Eu escrevo em primeiro lugar para mim, escrevo o que eu quero escrever. Tenho perfeita consciência (cada vez mais) que o meu tipo de escrita é de nicho, não só pela temática, mas pela sua forma, e, como tal, as pessoas apreciam ou não. Decidi há algum tempo que iria escrever como gosto, apesar de muitas vezes não ser totalmente entendida.

O meu objetivo quando escrevo é apenas descrever imagens que estão aprisionadas na minha mente. Não vejo as minhas histórias/poemas como uma forma de transmitir uma lição ou mensagem. No fundo são apenas fragmentos de momentos/sensações de melancolia e tempo.

Do género “quem leu o livro x gostará da Antologia Sangue”, que livros escolhia?

Não lhe consigo responder a esta questão, pois ainda não tive oportunidade de ler a antologia e não sei que género de histórias contém, apesar de ter um tema, poderá nem tudo ser de terror. Penso que uma antologia é sempre uma boa forma para conhecer novos escritores.

Talvez quem goste de ler antologias, tais como o Sangue Novo ou as do Motel-X ou os contos de Terror do Homem-Peixe, irá gostar do Sangue.

Por outro lado, existem nesta antologia autores que já têm outros livros publicados. Se gostarem de um determinado autor, é uma boa razão para ler o Sangue e conhecer mais um conto desse autor.

Por fim, o que nos pode contar sobre os seus projetos futuros?

Neste momento estou a escrever (muito lentamente) um livro com 7 contos (um dos quais será uma versão do conto “O Palco Vazio”) em que o conto central (“O Laço de Dédalo”) será sob a forma de poesia/prosa poética.  

Será um livro sobre tempo, uma temática que me diz tanto.

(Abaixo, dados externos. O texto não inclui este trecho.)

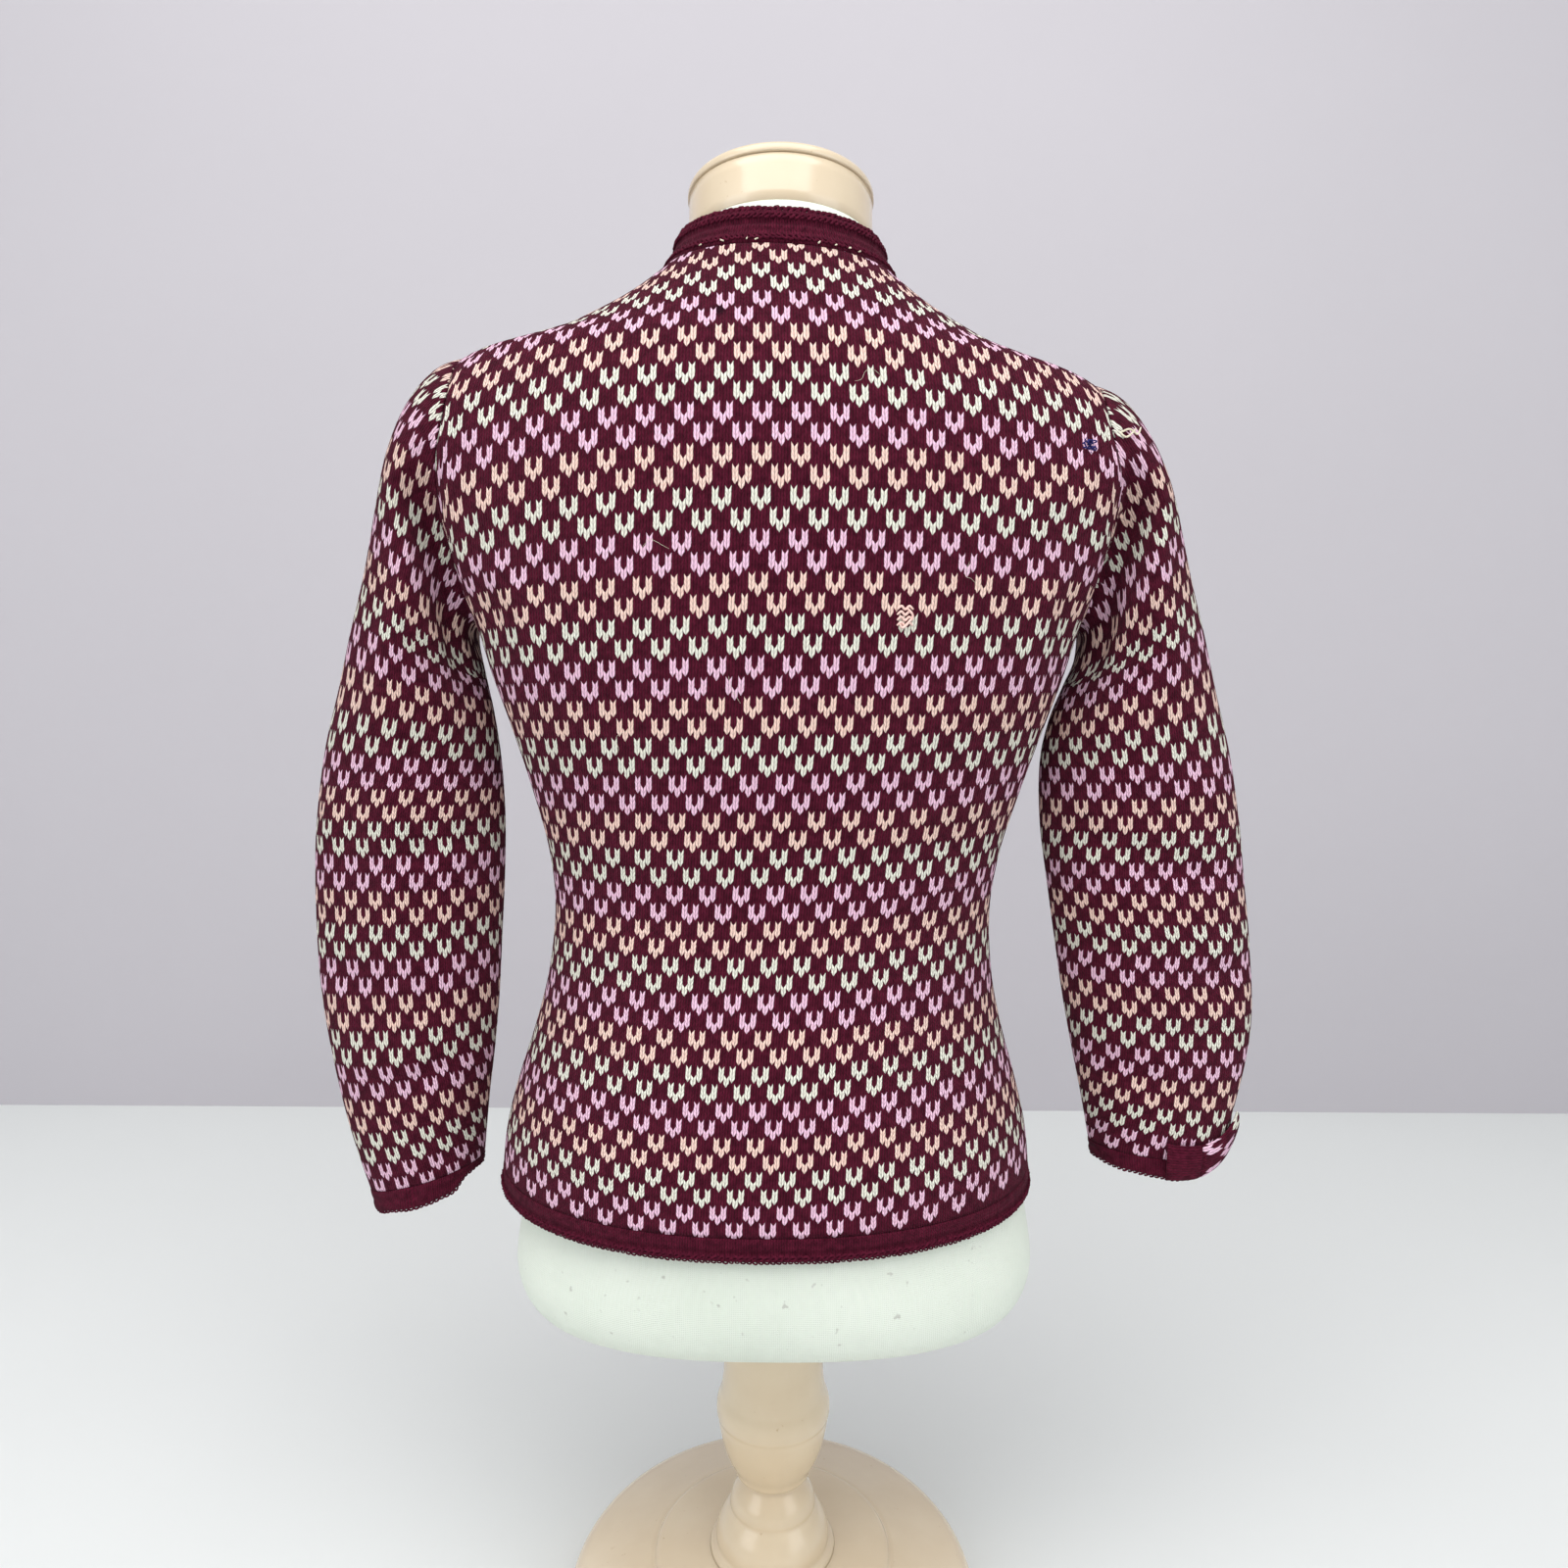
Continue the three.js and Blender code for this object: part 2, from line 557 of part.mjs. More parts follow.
// How far the folds press the sleeve in at an angle about a section and a height.
function foldDepth(round, z) {
  const degrees = THREE.MathUtils.radToDeg(round);
  const angle = degrees > 180 ? degrees - 360 : degrees;
  let deep = 0;
  for (const fold of SLEEVE_FOLDS) {
    const across = (angle - fold.round) / fold.wide;
    const along = (z - fold.z - fold.lean * (angle - fold.round)) / fold.high;
    deep += fold.deep * Math.exp(-(across * across + along * along));
  }
  return deep;
}

// A sleeve section's points, moved inwards in the section's own plane.
function sectionPoints(section, inset) {
  const inner = new THREE.Vector3(section.inX, 0, section.inZ);
  const outer = new THREE.Vector3(section.outX, 0, section.outZ);
  const centre = inner.clone().lerp(outer, 0.5);
  const reach = outer.clone().sub(centre);
  const flat = [];
  for (let i = 0; i < SLEEVE_SIDES; i += 1) {
    const round = (i * 2 * Math.PI) / SLEEVE_SIDES;
    const side = round <= Math.PI ? 1 : -1;
    const oval = side > 0 ? section.back : section.front;
    const hole = holeDepth(holeHeight(side > 0 ? round : 2 * Math.PI - round), side);
    const half = Math.cos(round) > 0 ? "inner" : "outer";
    const power = THREE.MathUtils.lerp(2 / SLEEVE_SQUARE[half], 1, section.own);
    const way = -Math.sign(Math.cos(round)) * Math.abs(Math.cos(round)) ** power;
    const z = centre.z + reach.z * way;
    const press = 1 - foldDepth(round, z) / oval;
    const own = oval * Math.abs(Math.sin(round)) ** power;
    const depth = THREE.MathUtils.lerp(own, hole, section.own);
    const bulge = (armholeX(z) - ARMHOLE_X) * section.own;
    flat.push({ along: way * reach.length(), y: side * depth * press, bulge });
  }
  const unit = reach.clone().normalize();
  return flat.map((p, i) => {
    const before = flat[(i + SLEEVE_SIDES - 1) % SLEEVE_SIDES];
    const after = flat[(i + 1) % SLEEVE_SIDES];
    const length = Math.hypot(after.along - before.along, after.y - before.y);
    const along = p.along - (inset * (before.y - after.y)) / length;
    const y = p.y - (inset * (after.along - before.along)) / length;
    const point = centre.clone().addScaledVector(unit, along);
    return point.set(point.x + p.bulge, y, point.z);
  });
}

// A section's points on the wearer's left (sign +1) or right (-1).
function onSide(points, sign) {
  return points.map((p) => crooked(new THREE.Vector3(sign * p.x, p.y, p.z)));
}

function sleeve(name, sign) {
  const sections = [...SLEEVE_HEAD, ...SLEEVE_ARM[name]];
  const outer = sections.map((section) => onSide(sectionPoints(section, 0), sign));
  const inner = sections.map((section) => onSide(sectionPoints(section, KNIT), sign));
  return piece(`sleeve_${name}`, wall(outer, inner, true), MAROON);
}

// A cuff carries on from the sleeve's last section, down the arm.
function cuff(name, sign) {
  const last = SLEEVE_ARM[name].at(-1);
  const before = SLEEVE_ARM[name].at(-2);
  const long = Math.hypot(last.inZ - before.inZ, last.inX - before.inX);
  const profile = [
    { down: 0, out: 0 },
    { down: 0.5, out: 0 },
    { down: 0.72, out: 0.9 },
    { down: 1, out: 0.4 },
  ];
  const section = (down) => {
    const go = (SEAM + down * CUFF) / long;
    const on = (key) => last[key] + (last[key] - before[key]) * go;
    return { ...last, inX: on("inX"), inZ: on("inZ"), outX: on("outX"), outZ: on("outZ") };
  };
  const outer = profile.map(({ down, out }) => onSide(sectionPoints(section(down), -out), sign));
  const inner = profile.map(({ down }) => onSide(sectionPoints(section(down), BAND_WALL), sign));
  return piece(`cuff_${name}`, wall(outer, inner, true), MAROON_BAND);
}

// The padded torso: its own rings below the chest, the cloth's surface moved in above it.
function torso() {
  const low = FORM.map((row) => row.z);
  const high = [665, 690, 720, 750, 780, 805, 822, 834, 842, 851, 862, 873, 883, 893, 903];
  const turns = spread(0, 2 * Math.PI, FORM_SIDES).slice(0, -1);
  const highPoint = (turn, z) => {
    const ahead = Math.max(0, -Math.cos(turn));
    const inset = FORM_INSET + (FORM_FRONT_INSET - FORM_INSET) * smooth(ahead);
    const point = insetPoint(body, turn, z, inset);
    point.x = THREE.MathUtils.clamp(point.x, -ARM_PLATE_X, ARM_PLATE_X);
    return point;
  };
  const tilt = new THREE.Vector3(1, 0, 0);
  const neckRing = turns.map((turn) => {
    const point = new THREE.Vector3(Math.sin(turn), Math.cos(turn), 0).multiplyScalar(NECK_BLOCK_R);
    return point.applyAxisAngle(tilt, NECK_TILT).add(NECK_BASE);
  });
  const grid = [
    ...low.map((z) => turns.map((turn) => ringPoint(form, turn, z))),
    ...high.map((z) => turns.map((turn) => highPoint(turn, z))),
    neckRing,
  ];
  return piece("form_torso", capped(grid), LINEN);
}

// A solid through closed rings, with a flat end at each.
function capped(grid) {
  const sides = grid[0].length;
  const points = grid.flat();
  const faces = [];
  for (let row = 0; row < grid.length - 1; row += 1)
    for (let i = 0; i < sides; i += 1) {
      const a = row * sides + i;
      const b = row * sides + ((i + 1) % sides);
      faces.push(a, b, b + sides, a, b + sides, a + sides);
    }
  for (const [ring, flip] of [[0, true], [grid.length - 1, false]]) {
    const middle = grid[ring].reduce((sum, p) => sum.add(p), new THREE.Vector3()).divideScalar(sides);
    points.push(middle);
    for (let i = 0; i < sides; i += 1) {
      const a = ring * sides + i;
      const b = ring * sides + ((i + 1) % sides);
      faces.push(...(flip ? [b, a, points.length - 1] : [a, b, points.length - 1]));
    }
  }
  return facing(points, faces);
}

// The neck block and its cap lean with the neck.
function neck() {
  const lean = new THREE.Group();
  lean.position.copy(NECK_BASE);
  lean.rotation.x = NECK_TILT;
  const foot = SEAM;
  const top = foot + NECK_BLOCK_LONG;
  lean.add(
    piece(
      "neck_block",
      turned([[0, foot], [NECK_BLOCK_R, foot], [NECK_BLOCK_R, top], [0, top]], TURNED_SIDES),
      CREAM,
    ),
  );
  lean.add(piece("neck_cap", turned(capProfile(top + SEAM), TURNED_SIDES), CREAM));
  return lean;
}

// The cap's foot is bevelled, its upper edge is a quarter round, and its top is barely domed.
function capProfile(foot) {
  const thick = 6.5;
  const radius = NECK_BLOCK_R + 0.8;
  const round = 4.2;
  const bevel = 0.7;
  const dome = 0.6;
  const steps = 3;
  const profile = [[0, foot], [radius - bevel, foot], [radius, foot + bevel]];
  for (let i = 0; i <= steps; i += 1) {
    const turn = (i * Math.PI) / 2 / steps;
    const r = radius - round + round * Math.cos(turn);
    profile.push([r, foot + thick - round + round * Math.sin(turn)]);
  }
  profile.push([0, foot + thick + dome]);
  return profile;
}

// The disc of the stand and the turned column on it, as [radius, height].
const BASE_TOP = 58.5;
const BASE_PROFILE = [
  [0, 0], [134, 0], [138, 3], [140, 9], [140, 25], [138, 33], [134.5, 38], [129, 41.6], [104, 48.6],
  [84, 54], [81, 53.6], [79.5, 56.6], [77, 58], [46, BASE_TOP], [0, BASE_TOP],
];
const COLUMN_PROFILE = [
  [0, BASE_TOP + SEAM], [43, BASE_TOP + SEAM], [42, 61.5], [38.4, 62.5], [38.7, 68], [36.8, 76],
  [32.2, 84], [29, 87.6], [29.2, 91], [27.4, 97.6], [23, 104], [20.5, 108], [20.5, 111], [24.6, 112.4],
  [25.6, 114.4], [26.4, 117.5], [30.4, 125], [34.6, 137], [37, 150], [37.4, 154.6], [38.4, 157],
  [38.5, 163], [37.4, 168], [35.2, 173.5], [33.6, 186], [33.4, 205], [33.4, FORM[0].z - SEAM],
  [0, FORM[0].z - SEAM],
];

const cardigan = new THREE.Group();
cardigan.name = "cardigan";
cardigan.add(
  piece("back", panel(BACK_SHARES, 0), MAROON),
  piece("front_left", panel(FRONT_SHARES, 1), MAROON),
  piece("front_right", panel(FRONT_SHARES, -1), MAROON),
  sleeve("left", 1),
  sleeve("right", -1),
  cuff("left", 1),
  cuff("right", -1),
  piece("neck_band", bandRound(NECK_PROFILE, neckPlace), MAROON_BAND),
  piece("hem_band", bandRound(HEM_PROFILE, hemPlace), MAROON_BAND),
  piece(
    "buttonhole_band",
    frontBand(-FRONT_BAND_HALF, FRONT_BAND_HALF, FRONT_BAND_PROUD, FRONT_BAND_PROUD - BAND_WALL),
    MAROON_BAND,
  ),
  piece(
    "button_band",
    frontBand(-FRONT_BAND_HALF + 1, FRONT_BAND_HALF + UNDERLAP, UNDER, UNDER - BAND_WALL),
    MAROON_BAND,
  ),
);
for (let i = 0; i < BUTTONS; i += 1) cardigan.add(button(i));

const dressForm = new THREE.Group();
dressForm.name = "dress_form";
dressForm.add(
  torso(),
  neck(),
  piece("stand_base", turned(BASE_PROFILE, BASE_SIDES), CREAM),
  piece("stand_column", turned(COLUMN_PROFILE, TURNED_SIDES), CREAM),
);

const part = new THREE.Group();
part.add(cardigan, dressForm);

export default part;
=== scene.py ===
import math

import bmesh
import bpy
import numpy as np
from mathutils import Matrix, Vector


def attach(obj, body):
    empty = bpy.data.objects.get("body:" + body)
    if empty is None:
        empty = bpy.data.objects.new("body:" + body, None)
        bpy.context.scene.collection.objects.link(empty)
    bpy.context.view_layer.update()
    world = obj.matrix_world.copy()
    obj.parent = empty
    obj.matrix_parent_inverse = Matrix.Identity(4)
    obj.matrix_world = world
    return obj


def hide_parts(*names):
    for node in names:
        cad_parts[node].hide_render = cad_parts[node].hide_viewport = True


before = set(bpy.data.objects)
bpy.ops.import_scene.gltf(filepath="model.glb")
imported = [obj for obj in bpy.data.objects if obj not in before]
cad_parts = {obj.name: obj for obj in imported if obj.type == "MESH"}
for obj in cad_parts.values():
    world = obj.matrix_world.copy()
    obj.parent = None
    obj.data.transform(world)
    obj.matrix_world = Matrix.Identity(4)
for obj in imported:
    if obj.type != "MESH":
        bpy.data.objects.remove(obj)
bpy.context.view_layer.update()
MM = 0.001

# ---- The cardigan's body: the same surface as the solids', in millimetres ----

KNIT = 2.6
BAND_WALL = 2.8
SEAM = 0.3
HEM_Z = 330.0
HEM_BAND = 13.0
ARMHOLE_X = 187.0
ARMHOLE_OUT, ARMHOLE_BULGE_Z, ARMHOLE_BULGE_HIGH = 11.0, 757.0, 36.0
UNDERARM_Z = 685.0
SHOULDER_Z = 838.0
NECK_SIDE_Z = 893.0
NECK_BACK_Z = 892.0
NECK_FRONT_Z = 828.0
NECK_BAND = 20.0
# Above this height a panel's rows bend to end on the neckline.
BEND_Z = 720.0
NECK_FRONT_SQUARE = 2.8
FRONT_BAND_HALF = 13.0
FRONT_BAND_PROUD = 0.6
UNDERLAP = 7.0
UNDER = -BAND_WALL - SEAM
FORM_INSET = 4.2
FORM_FRONT_INSET = 9.0
ARM_PLATE_X = 172.0
CROOK_SLOPE, CROOK_LOW, CROOK_HIGH = 0.034, 700.0, 810.0
SWAY_LEFT, SWAY_LOW, SWAY_HIGH = 5.5, 345.0, 640.0
NECK_TILT = math.radians(8)
NECK_BLOCK_R = 56.0
NECK_BLOCK_LONG = 27.5
NECK_BASE = np.array([0.0, -3.0, 913.0])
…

Muitas das histórias são pedaços soltos que já existiam de uma forma ou de outra na minha cabeça e que tenho estado a tentar pôr em papel.

Estou também a trabalhar num livro de poesia baseado em música. Uso bastante a música para escrever, para me levar ao sítio onde preciso de ir para escrever, e esta ideia surgiu enquanto escrevia o conto para a antologia Sangue.